By Mary Joanne Pauline C. Arnante
“Sometimes the last person on earth you want to be with is the one person you can’t live without.”
The novel Pride and Prejudice deems it’s true. Originally titled as First Impression, Pride and Prejudice is one of Jane Austen’s most famous novels. This novel has been adapted to film and television many times before the 2005 film, Pride & Prejudice was released. The story tackles a common reality in England especially during the Romantic era (early 19th century) and this is the Marriage hunt. Women without or lacking in fortune have to marry well, and the Bennet sisters are one of the players in this time of Marriage hunting. The Bennets is a family with five beautiful daughters of eligible age and lived in Longbourne, England. The family is a relatively well-off one. However, having no son in the family has made Mr. Collins heir to Mr. Bennet’s possessions. This has made Mrs. Bennet very eager to find well-to-do husbands for her daughters.In fact, she was deliriously happy when she found out that Mr. Bingley, a wealthy, eligible bachelor who just arrived in his mansion near their home, and her daughter Jane are attracted to each other. Along with Mr. Bingley, Mr. Darcy, another rich and eligible bachelor visits the place as well. Eventually, Mr. Darcy finds himself attracted to Elizabeth, the second daughter of the Bennets. At first, he was too proud to admit this, even to himself. Mr. Darcy proposes to Elizabeth but she declines it. Elizabeth’s prejudice has prevented her from seeing Mr. Darcy’s sincerity.

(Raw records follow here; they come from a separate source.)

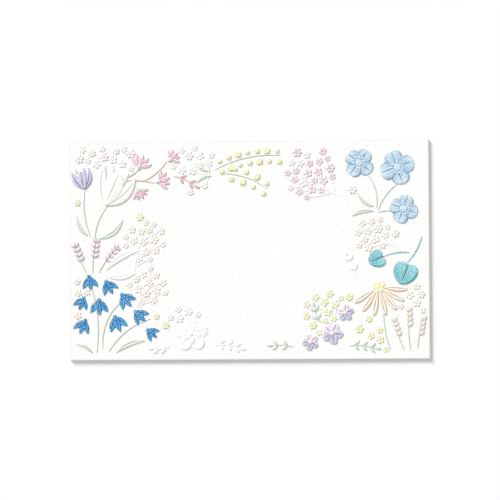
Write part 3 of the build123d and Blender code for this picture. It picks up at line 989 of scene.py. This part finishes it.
def press_hollows(sheet):
    """Presses the hollows into the sheet's back, and clears the slivers that the cut leaves."""
    die = hollow_die()
    press = sheet.modifiers.new("press", "BOOLEAN")
    press.object = die
    press.operation = "DIFFERENCE"
    press.solver = "EXACT"
    press.use_self = True
    pressed = sheet.evaluated_get(bpy.context.evaluated_depsgraph_get())
    sheet.data = bpy.data.meshes.new_from_object(pressed)
    sheet.modifiers.clear()
    bpy.data.objects.remove(die)
    sliver = 0.0001 * MM
    bm = bmesh.new()
    bm.from_mesh(sheet.data)
    bmesh.ops.remove_doubles(bm, verts=bm.verts, dist=sliver)
    loose_ends = [vert for vert in bm.verts if len(vert.link_edges) == 2]
    bmesh.ops.dissolve_verts(bm, verts=loose_ends)
    bmesh.ops.dissolve_degenerate(bm, edges=bm.edges, dist=sliver)
    bm.to_mesh(sheet.data)
    bm.free()


def paper_sheet():
    """The leaf of paper, with softly cut edges and a darker band round the edge of its face."""
    upright, smallest_face = 0.9, 100
    bm = bmesh.new()
    bmesh.ops.create_cube(bm, size=1)
    size = (card_high.x - card_low.x, card_high.y - card_low.y, paper_thickness)
    middle = (card_middle.x, card_middle.y, paper_thickness / 2)
    bmesh.ops.scale(bm, vec=size, verts=bm.verts)
    bmesh.ops.translate(bm, vec=middle, verts=bm.verts)
    bmesh.ops.bevel(
        bm, geom=list(bm.edges), offset=edge_softness, segments=3, profile=0.5, affect="EDGES",
        material=-1,
    )
    for face in bm.faces:
        flat = abs(face.normal.z) >= upright
        face.material_index = ink_names.index("bare" if flat else "cut")
    front = [
        face for face in bm.faces if face.normal.z > upright and face.calc_area() > smallest_face
    ]
    rim = bmesh.ops.inset_region(bm, faces=front, thickness=rim_width, use_even_offset=True)
    for face in rim["faces"]:
        face.material_index = ink_names.index("rim")
    sheet = finish_piece(bm, "paper_sheet")
    press_hollows(sheet)
    return sheet


def add_floor():
    """The white table that the card lies on."""
    bm = bmesh.new()
    reach, drop = 2000, 0.01
    bmesh.ops.create_grid(bm, x_segments=1, y_segments=1, size=reach * MM)
    bmesh.ops.translate(bm, vec=(0, 0, -drop * MM), verts=bm.verts)
    mesh = bpy.data.meshes.new("table_top")
    bm.to_mesh(mesh)
    bm.free()
    finish, _, _, shader = new_finish("table_top", 1.0, shine=0.0)
    shader.inputs["Base Color"].default_value = tint(253, 253, 253)
    mesh.materials.append(finish)
    table = bpy.data.objects.new("table_top", mesh)
    bpy.context.scene.collection.objects.link(table)


add_camera()
add_key_lamp(share=0.47, elevation=18, turn=38.5, softness=17)
add_room_light(share=0.55)
paper_sheet()
for make_spray in (
    bell_spray, tulip_spray, lavender_spray, fan_branch, mimosa_spray, poppy_spray,
    heart_leaves, cone_flower, pansy_spray, blind_rosette, wheat_spray, florets, faint_florets,
):
    make_spray()
add_floor()

scene = bpy.context.scene
scene.view_settings.view_transform = "Standard"
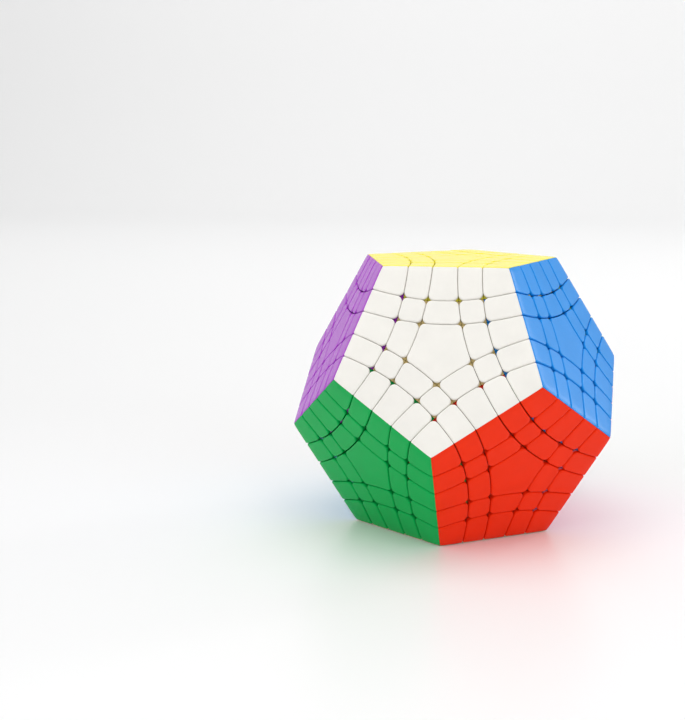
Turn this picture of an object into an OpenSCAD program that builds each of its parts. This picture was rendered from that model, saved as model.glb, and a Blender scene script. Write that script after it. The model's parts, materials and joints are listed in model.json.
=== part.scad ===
// Twelve-sided twisty puzzle with five layers along every face axis. The twelve arms of its core carry
// a sprung centre each. Every other piece is a coloured shell, or two or three, on a foot, and all
// pieces are parted by round cuts about the face axes. Three faces can turn, two layers each.
// Stands on its cream face: millimetres, Z up, origin under its middle.

/* [Size] */
// Length of one edge of the twelve-sided body
edge = 44; // [40:1:60]

/* [Cuts] */
// Tip of the outer cut's cone above the middle of the body, as a share of the edge
outer_cut_share = 0.431; // [0.426:0.001:0.436]
// Tip of the inner cut's cone above the middle of the body, as a share of the edge
inner_cut_share = 0.214; // [0.209:0.001:0.219]
// Angle at which both cones rise, away from square to the face's axis
cut_slope = 27.7; // [27.2:0.1:28.2]
// Gap between the coloured shells of two layers
shell_gap = 0.3; // [0.2:0.02:0.4]
// Gap between the feet of two layers, which run under the shells
foot_gap = 1.1; // [1:0.05:1.3]

/* [Shells and feet] */
// Thickness of the coloured shells
shell_thick = 2; // [1.6:0.1:2.4]
// Depth of the feet under the shells
foot_depth = 5; // [3:0.5:6]

/* [Core] */
// Radius of the twelve arms
arm_radius = 2.7; // [2.5:0.1:2.9]
// Radius of the screws' shanks
shank_radius = 1.2; // [1:0.1:1.4]
// Radius of the screws' heads
head_radius = 3.6; // [3.3:0.1:3.8]
// Height of the screws' heads
head_height = 2.2; // [1.8:0.1:2.6]
// Room for a spring, from the floor of the centre's cup to the screw's head
spring_length = 9; // [8:0.5:10]
// Radius of the springs' wire
wire_radius = 0.35; // [0.3:0.05:0.45]
// Turns of a spring
spring_turns = 4; // [4:1:6]

/* [Hidden] */
// Shape of a regular body with twelve faces
PHI = (1 + sqrt(5)) / 2;
FACE_INRADIUS = edge / (2 * tan(36));
FACE_CIRCUMRADIUS = edge / (2 * sin(36));
FACE_HEIGHT = edge * PHI * PHI / (2 * sqrt(3 - PHI));
NEIGHBOUR_TILT = acos(1 / sqrt(5));
RIM_TILT = atan(FACE_INRADIUS / FACE_HEIGHT);
SIDES = 5;
STEP = 360 / SIDES;

// Cut cones
SLOPE = tan(cut_slope);
OUTER_TIP = outer_cut_share * edge;
INNER_TIP = inner_cut_share * edge;
BEYOND = 2 * edge;
TOP = 1.5 * FACE_HEIGHT;
FOOT_TOP = FACE_HEIGHT - shell_thick;
FOOT_LEVEL = FOOT_TOP - foot_depth / 2;
RIM_REACH = 1.2 * FACE_INRADIUS;
// How far the parts of a foot under two faces run into each other
RIM_LAP = 0.02;
// Radius at which a foot's cut starts, within the screws' shanks
CUT_START = 0.5;

// Along a face's axis
RUNNING_GAP = 0.35;
HUB_RADIUS = 0.16 * edge;
CUP_DEPTH = FOOT_TOP - OUTER_TIP;
CORE_RADIUS = INNER_TIP * cos(cut_slope) - foot_gap;
CUP_RADIUS = head_radius + 1;
CUP_FLOOR = OUTER_TIP + 6.2;
ARM_START = 0.7 * CORE_RADIUS;
ARM_END = OUTER_TIP + 0.6;
HEAD_BASE = CUP_FLOOR + spring_length;
SCREW_END = CORE_RADIUS + 1.5;
SHANK_PLAY = 0.06;
SLOT_WIDTH = 0.8;
SLOT_DEPTH = 1.2;
SPRING_RADIUS = head_radius - wire_radius - 0.1;
SPRING_PLAY = 0.15;
SPRING_RINGS = 9;
WIRE_SIDES = 6;

// Colour names of the faces, and where each points: tilt from up, compass angle, spin of its pentagon
YELLOW = 0;
WHITE = 1;
BLUE = 2;
LIME = 3;
ORANGE = 4;
PURPLE = 5;
RED = 6;
PINK = 7;
GREY = 8;
AQUA = 9;
GREEN = 10;
CREAM = 11;
TOP_RING = [for (i = [0:4]) [NEIGHBOUR_TILT, -90 + STEP * i, 0]];
BOTTOM_RING = [for (i = [0:4]) [180 - NEIGHBOUR_TILT, -54 + STEP * i, 180]];
FACES = concat([[0, 18, 0]], TOP_RING, BOTTOM_RING, [[180, 18, 0]]);
FACE_COLOURS = [
    "gold", "white", "dodgerblue", "yellowgreen", "orange", "mediumorchid",
    "orangered", "hotpink", "gray", "skyblue", "forestgreen", "blanchedalmond"
];
FOOT_COLOUR = [0.15, 0.15, 0.16];

// Bodies: what stays with the core, then the outer layer and the inner slice of three faces
CORE = 0;
TURNING = [YELLOW, RED, AQUA];
YELLOW_LAYER = 1;
RED_LAYER = 2;
AQUA_LAYER = 3;
YELLOW_SLICE = 4;
RED_SLICE = 5;
AQUA_SLICE = 6;

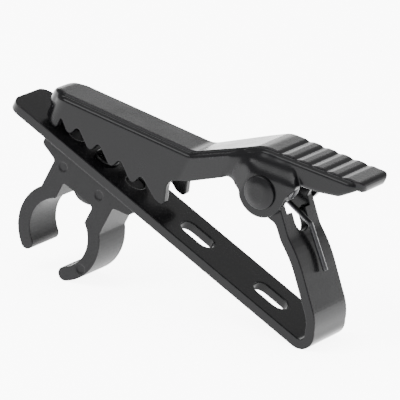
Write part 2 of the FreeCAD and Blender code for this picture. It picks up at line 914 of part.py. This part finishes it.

In this emotional roller coaster ride, much of England’s greatest architectural works were featured. In fact, there is only one set that was made for the movie in particular and this is the set for the dance where Mr. Darcy first appeared in the movie. One of the most prominent sets in the film is the Rosings Park-the palatial home of a formidable and opulent Lady Catherine de Bourg. The scenes featuring the Rosings Park was actually filmed in the Burghley House, a grand country house which stands near the town of Stamford, Lincolnshire, England. It is actually one of the largest and grandest houses of the Elizabethan Era and was built by William Cecil, Lord High Treasurer to Queen Elizabeth I, between 1555 and 1587. It was built as a residence of its descendants. It is noticably designed in and according to the Elizabethan architectural style. This is very evident because of its large, square structural build-up and assymetrically designed towers. Its historic parkland was actually designed by Lancelot “Capability” Brown, who is known to be England’s greatest gardener. Both the interior and exterior of the Burghley place was used in the making of the film.
Its interior was used in filming the scenes wherein Mr. Collins, together with Elizabeth and Charlotte who is now his wife, visits his employer, the noble and daunting Lady Catherine de Bourg, who is also the aunt of Mr. Darcy. Basically, Mr. Collins, Charlotte and Elizabeth are frequently invited over to the Rosings Park. It was also used in filming the part wherein Mr. Darcy and Elizabeth meets once again and this time, Mr. Darcy impetuously proposes to her. Apparently, Elizabeth rejects it. The Burghley House was also used in filming other movies and programs like The Da Vinci Code and Royal Upstairs Downstairs.
Watching the film and at the same time, learning more about the architectural and historical feats behind it has really been a very enriching experience. I always remember watching a lot of movies and not even knowing about such places. I used to see then as part of the act, the purposely-made set and visual effects but apparently, these are actual spaces in actual life existing in actual time. This is indeed, one of the things that I enjoy and appreciate very much about being an Interior Design student. It helps me see places as spaces filled with meaning and not just boxes to put everything else inside it.